About this disease
What it is about
Anal cancer occurs at the extreme end of the rectum. Risk factors include certain types of human papillomavirus (HPV), which are herpes viruses, as well as chronic infections and a weakened immune system. Women are affected far more frequently than men.
Anal carcinomas are squamous cell carcinomas that arise in the anal canal or at the anal margin. Less frequently, adenocarcinomas also occur in this area, as is typical in rectal cancer located higher up. However, much more important than the type of tumor is the localization, the depth of ingrowth into the sphincter and surrounding structures.
Symptoms and consequences
Anal carcinomas are often manifested by bleeding or itchy changes in the anal canal. They become noticeable through blood on the toilet paper, skin changes in the anal canal or on the anal verge that no longer heal, and disturbances of the sphincter muscle with involuntary defecation.
What we do for you
Examination and diagnosis
It is generally advisable to first rule out sexually transmitted diseases. The diagnosis of anal cancer is then usually made by the gastroenterologist. With the help of a tissue sample, it can be determined whether it is actually cancer. The extent of the tumor is particularly important for treatment planning. For this purpose, a computed tomography (CT or PET-CT) scan and a magnetic resonance imaging (MRI) scan are performed. They are also used to find out whether the cancer has already spread and metastases are present elsewhere in the body.

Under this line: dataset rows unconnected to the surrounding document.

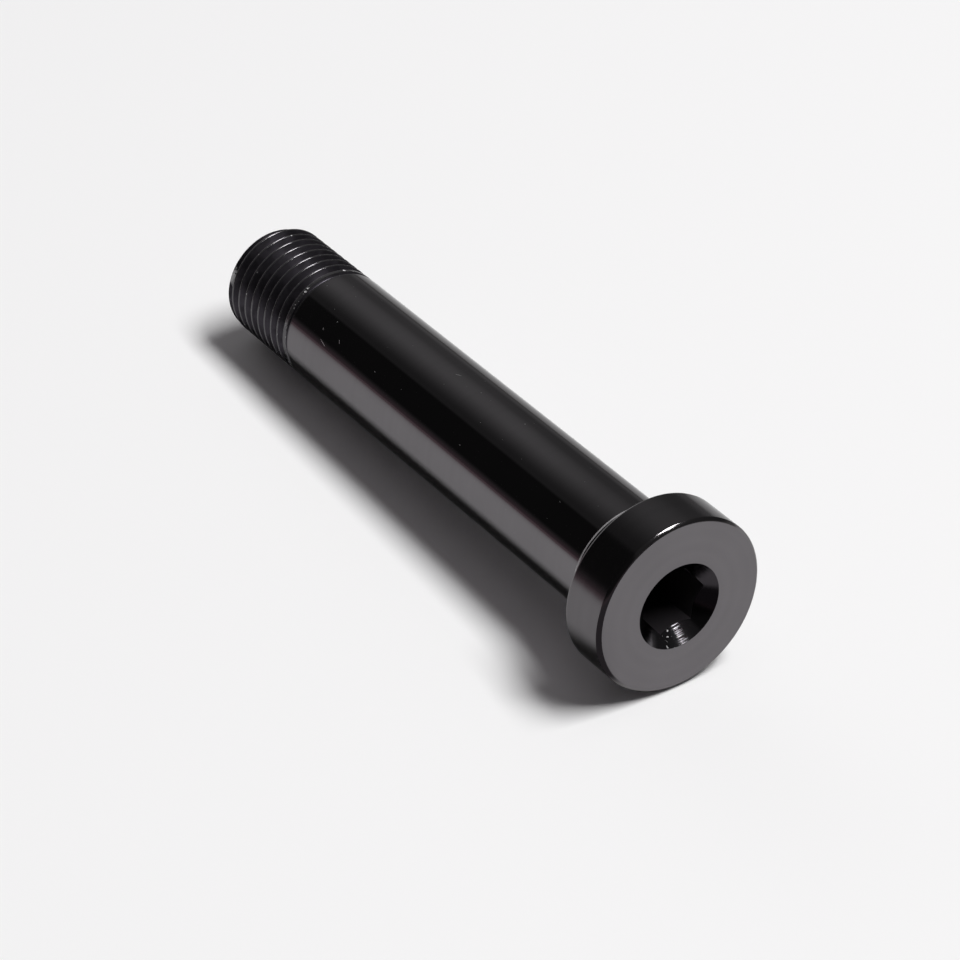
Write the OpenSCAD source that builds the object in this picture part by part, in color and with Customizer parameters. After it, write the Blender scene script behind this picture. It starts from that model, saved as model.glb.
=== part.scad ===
// Pivot bolt with a round head, a hexagon socket and a fine thread at the far end.
// It lies on its side, resting on the rim of its head and on the last turn of its thread.
// The origin is on the bolt's axis, in the plane of the seat under the head.
// +X runs from the head towards the thread and +Z is up. All sizes are in millimetres.

/* [Head] */
// Diameter of the head
head_d = 18; // [17:0.5:22]
// Height of the head, from its face to its seat
head_h = 5.1; // [4.5:0.1:7]
// Chamfer round the face of the head
face_chamfer = 0.3; // [0.1:0.05:0.6]
// Edge break round the back of the head
back_chamfer = 0.15; // [0.05:0.05:0.4]

/* [Socket] */
// Hexagon, across its flats
hex_flats = 6; // [5:0.5:7]
// Depth of the flats below the face of the head
hex_depth = 6.5; // [4:0.5:8]
// Diameter of the countersunk mouth
mouth_d = 8.85; // [8.3:0.05:10]
// Full angle of the countersink
mouth_angle = 90; // [82:1:100]
// Full angle of the drilled point below the flats
point_angle = 118; // [90:1:140]
// Ledge left between the flats and the drilled point
point_ledge = 0.1; // [0.05:0.05:0.4]
// Turn of the hexagon about the bolt's axis, as the bolt lies
socket_turn = 23.8; // [0:0.1:60]

/* [Collar] */
// Height of the collar above the shank
collar_step = 0.5; // [0.35:0.05:0.8]
// Length of the collar, from the seat
collar_len = 2.1; // [1:0.1:4]
// Chamfer at the end of the collar
collar_chamfer = 0.2; // [0.05:0.05:0.3]

/* [Shank] */
// Diameter of the shank that the pivot turns on
shank_d = 12; // [11:0.5:13]
// Length of the bolt, from the seat to the threaded end
bolt_len = 65.5; // [45:0.5:100]
// Length of the taper that leads from the shank down to the thread
shank_lead = 0.6; // [0.2:0.1:1]

/* [Thread] */
// Length of the thread with its run-out, from the end of the bolt
thread_len = 12.3; // [8:0.1:25]
// Pitch of the thread
pitch = 1.25; // [1:0.25:1.75]
// How much smaller than the shank the thread is, on the diameter
thread_allowance = 0.06; // [0:0.02:0.2]
// Chamfer at the end of the thread
end_chamfer = 0.5; // [0.3:0.1:0.9]
// Part of a turn over which the groove reaches its full depth
runout_turns = 1; // [0.5:0.25:2]

/* [Hidden] */
finish = [0.10, 0.10, 0.11];
$fn = 96;

// Radii of the turned form
head_r = head_d / 2;
shank_r = shank_d / 2;
collar_r = shank_r + collar_step;
thread_r = (shank_d - thread_allowance) / 2;
thread_start = bolt_len - thread_len;

// The socket's cuts start a little way in front of the face
cut_lead = 0.2;
mouth_slope = tan(mouth_angle / 2);
// The countersink runs on below its meeting with the flats, inside the hexagon
cone_d = hex_flats - 2 * cut_lead;
cone_depth = (mouth_d - cone_d) / 2 / mouth_slope;
point_d = hex_flats - 2 * point_ledge;
point_depth = point_d / 2 / tan(point_angle / 2);

// Metric groove: 60 degree flanks, a crest an eighth of the pitch wide
flank = tan(30);
groove_depth = 0.6134 * pitch;
crest_flat = pitch / 8;
groove_half = (pitch - crest_flat) / 2;
root_half = groove_half - groove_depth * flank;
// The cutter stands out of the crest by less than would join its own turns
cutter_lead = 0.08 * pitch;
lead_half = groove_half + cutter_lead * flank;
steps_per_turn = 30;
groove_steps = ceil((thread_len / pitch + 1) * steps_per_turn);
runout_steps = runout_turns * steps_per_turn;

// The bolt dips until the back rim of its head and its last full turn are level
rest_tilt = atan((head_r - thread_r) / (bolt_len - end_chamfer + back_chamfer));

// Outline of half the bolt, as turned: radius, then distance from the seat
module turned_form() {
  rotate_extrude()
    polygon([
      [0, -head_h],
      [head_r - face_chamfer, -head_h],
      [head_r, face_chamfer - head_h],
      [head_r, -back_chamfer],
      [head_r - back_chamfer, 0],
      [collar_r, 0],
      [collar_r, collar_len - collar_chamfer],
      [collar_r - collar_chamfer, collar_len],
      [shank_r, collar_len],
      [shank_r, thread_start - shank_lead],
      [thread_r, thread_start],
      [thread_r, bolt_len - end_chamfer],
      [thread_r - end_chamfer, bolt_len],
      [0, bolt_len]
    ]);
}

// Hexagon flats on a drilled point, with a countersunk mouth
module hex_socket() {
  translate([0, 0, -head_h]) {
    rotate([0, 0, socket_turn])
      translate([0, 0, -cut_lead])
        cylinder(d = hex_flats / cos(30), h = hex_depth + cut_lead, $fn = 6);
    translate([0, 0, -cut_lead])
      cylinder(
        d1 = mouth_d + 2 * cut_lead * mouth_slope,
        d2 = cone_d,
        h = cone_depth + cut_lead
      );
    translate([0, 0, hex_depth])
      cylinder(d1 = point_d, d2 = 0, h = point_depth);
  }
}

// Section of the thread cutter at one step of its path, in the plane of the axis
function groove_section(i) =
  let (
    angle = 360 * i / steps_per_turn,
    z = thread_start + pitch * i / steps_per_turn,
    cut = min(1, i / runout_steps),
    lift = (1 - cut) * (groove_depth + cutter_lead),
    root_r = thread_r - groove_depth + lift,
    lead_r = thread_r + cutter_lead + lift
  )
  [
    for (corner = [
      [root_r, -root_half],
      [root_r, root_half],
      [lead_r, lead_half],
      [lead_r, -lead_half]
    ])
      [corner[0] * cos(angle), corner[0] * sin(angle), z + corner[1]]
  ];

// One continuous right-hand groove, run out at the shank and through the end
module thread_groove() {
  points = [for (i = [0:groove_steps]) each groove_section(i)];
  sides = [
    for (i = [0:groove_steps - 1], k = [0:3])
      let (a = 4 * i + k, b = 4 * i + (k + 1) % 4)
        [a, a + 4, b + 4, b]
  ];
  last = 4 * groove_steps;
  ends = [[0, 1, 2, 3], [last + 3, last + 2, last + 1, last]];
  polyhedron(points, concat(sides, ends), convexity = 12);
}

module pivot_bolt() {
  color(finish)
    rotate([0, 90 + rest_tilt, 0])
      difference() {
        turned_form();
        hex_socket();
        thread_groove();
      }
}

pivot_bolt();
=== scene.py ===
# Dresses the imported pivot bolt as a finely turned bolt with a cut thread, in glossy black anodising
from math import atan, atan2, cos, pi, radians, sin, tan

import bpy
from mathutils import Matrix, Vector

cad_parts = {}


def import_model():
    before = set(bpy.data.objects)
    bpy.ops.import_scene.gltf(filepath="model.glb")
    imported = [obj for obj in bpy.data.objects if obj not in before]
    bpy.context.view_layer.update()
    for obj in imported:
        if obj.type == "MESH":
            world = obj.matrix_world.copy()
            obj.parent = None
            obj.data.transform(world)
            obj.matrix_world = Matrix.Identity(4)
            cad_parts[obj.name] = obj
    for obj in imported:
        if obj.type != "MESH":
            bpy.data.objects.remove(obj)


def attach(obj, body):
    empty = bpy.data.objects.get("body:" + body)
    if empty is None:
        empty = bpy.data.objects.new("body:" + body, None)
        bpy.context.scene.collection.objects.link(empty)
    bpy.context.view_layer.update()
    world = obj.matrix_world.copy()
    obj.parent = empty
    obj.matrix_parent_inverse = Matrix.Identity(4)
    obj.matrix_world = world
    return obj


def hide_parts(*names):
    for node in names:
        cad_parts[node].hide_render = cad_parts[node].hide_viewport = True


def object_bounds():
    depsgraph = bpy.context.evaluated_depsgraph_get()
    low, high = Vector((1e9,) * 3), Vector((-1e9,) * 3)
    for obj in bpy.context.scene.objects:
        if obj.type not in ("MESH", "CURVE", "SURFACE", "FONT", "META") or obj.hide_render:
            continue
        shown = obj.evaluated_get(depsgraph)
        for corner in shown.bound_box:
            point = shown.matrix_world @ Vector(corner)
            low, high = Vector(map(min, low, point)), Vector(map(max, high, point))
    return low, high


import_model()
cad_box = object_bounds()

# Sizes in millimetres, measured from the seat under the head along the bolt's axis. They are part.scad's,
# apart from the collar's length and chamfer and the head's back break, which follow the photograph
MM = 0.001
HEAD_R = 9.0
HEAD_H = 5.1
FACE_CHAMFER = 0.3
BACK_CHAMFER = 0.15
BACK_BREAK = 0.2
HEX_FLATS = 6.0
HEX_DEPTH = 6.5
MOUTH_R = 4.425
MOUTH_HALF_ANGLE = radians(45)
POINT_LEDGE = 0.1
POINT_HALF_ANGLE = radians(59)
SOCKET_TURN = radians(23.8)
COLLAR_R = 6.5
COLLAR_LEN = 2.57
COLLAR_CHAMFER = 0.1
SHANK_R = 6.0
BOLT_LEN = 65.5
THREAD_R = 5.97
THREAD_START = 53.2
SHANK_LEAD = 0.6
PITCH = 1.25
END_CHAMFER = 0.5
GROOVE_SHARE = 0.6134
RUNOUT_TURNS = 1
CUT_LEAD = 0.2
REST_TILT = atan((HEAD_R - THREAD_R) / (BOLT_LEN - END_CHAMFER + BACK_CHAMFER))

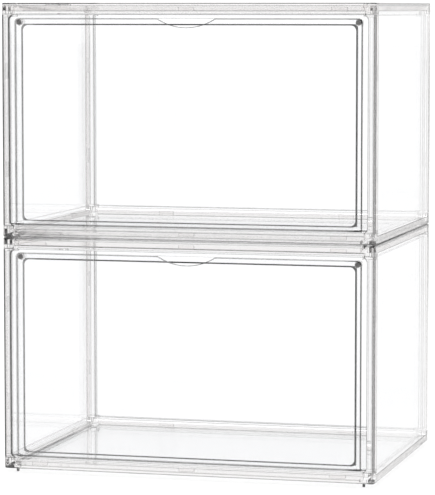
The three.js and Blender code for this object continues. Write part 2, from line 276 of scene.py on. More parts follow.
def panel(rings: list[Ring], closed: bool) -> Surface:
    """An upright panel from its rings.

    A point is (across, height, depth). Round each ring the four corner paths follow one another,
    and the depth goes smoothly from the level edges' depth to the sides' depth within a corner.

    Args:
        rings: the profile's stations in order.
        closed: whether the last station joins the first.

    Returns:
        A surface of (K, 4 * CORNER_POINTS, 3) points as (across, height, depth).
    """
    default = next((ring.notch for ring in rings if ring.notch), (0.0, 0.0, 0.0))
    profile = soften(
        np.array([ring.row(default) for ring in rings]),
        [ring.reach for ring in rings],
        [ring.face for ring in rings],
        closed,
        [ring.turn for ring in rings],
    )
    half, low, high, depth, bar, radius, low_radius, notched = profile.rows.T[:8]
    notch_half, notch_low, notch_high = profile.rows.T[8:]
    lower = corner_path(half - notch_half, notch_low - low, low_radius, notched)
    upper = corner_path(half - notch_half, high - notch_high, radius, notched)
    share = np.linspace(0.0, 1.0, CORNER_POINTS)
    share = share**2 * (3 - 2 * share)
    back = bar[:, None] + (depth - bar)[:, None] * share
    half, low, high = half[:, None], low[:, None], high[:, None]
    lower_right = np.stack([half - lower[..., 0], low + lower[..., 1], back], axis=-1)
    upper_right = np.stack([half - upper[..., 0], high - upper[..., 1], back], axis=-1)[:, ::-1]
    flip = np.array([-1.0, 1.0, 1.0])
    points = np.concatenate(
        [lower_right, upper_right, upper_right[:, ::-1] * flip, lower_right[:, ::-1] * flip], axis=1
    )
    return Surface(points, profile.spans, closed)


END_SHARE = 0.5  # radius of a turned solid's flat ends where they are capped, to the full radius


def turned(radii: Iterable[float], heights: Iterable[float], reach: float,
           sides: int = 32) -> np.ndarray:
    """A turned solid about Z.

    Each station of the profile, softened, goes round in a circle: (r cos a, r sin a, h).

    Args:
        radii: radius at each station.
        heights: height of each station.
        reach: how far from a station the profile starts to turn.
        sides: points round the circle.

    Returns:
        (K, sides, 3) points.
    """
    profile = np.array([list(radii), list(heights)]).T
    to_end = [END_SHARE, 1.0]
    profile = np.concatenate([profile[:1] * to_end, profile, profile[-1:] * to_end])
    rows = soften(profile, [reach] * len(profile), [Face.EDGE] * len(profile), False).rows
    angle = np.linspace(0.0, 2 * math.pi, sides, endpoint=False)
    r, h = rows[:, 0, None], rows[:, 1, None]
    return np.stack([r * np.cos(angle), r * np.sin(angle), h + 0 * angle], axis=-1)


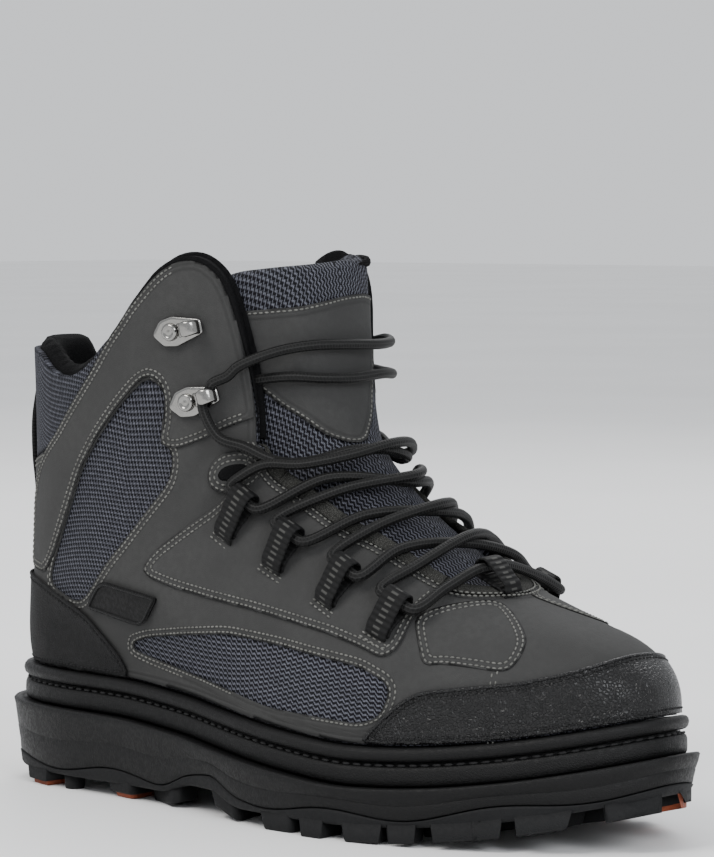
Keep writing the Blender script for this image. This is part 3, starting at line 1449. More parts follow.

If the cancer is limited to the anal canal and the local lymph nodes, there is a possibility of a cure. In this case, combined radio-chemotherapy or a combination of radiation and drug treatment may be considered. In this way, surgery can be bypassed and the function of the sphincter preserved. For anal carcinomas that have already spread and metastasized, no cure is possible. However, to delay further progression of the disease, chemotherapy or subsequent immunotherapy can be used.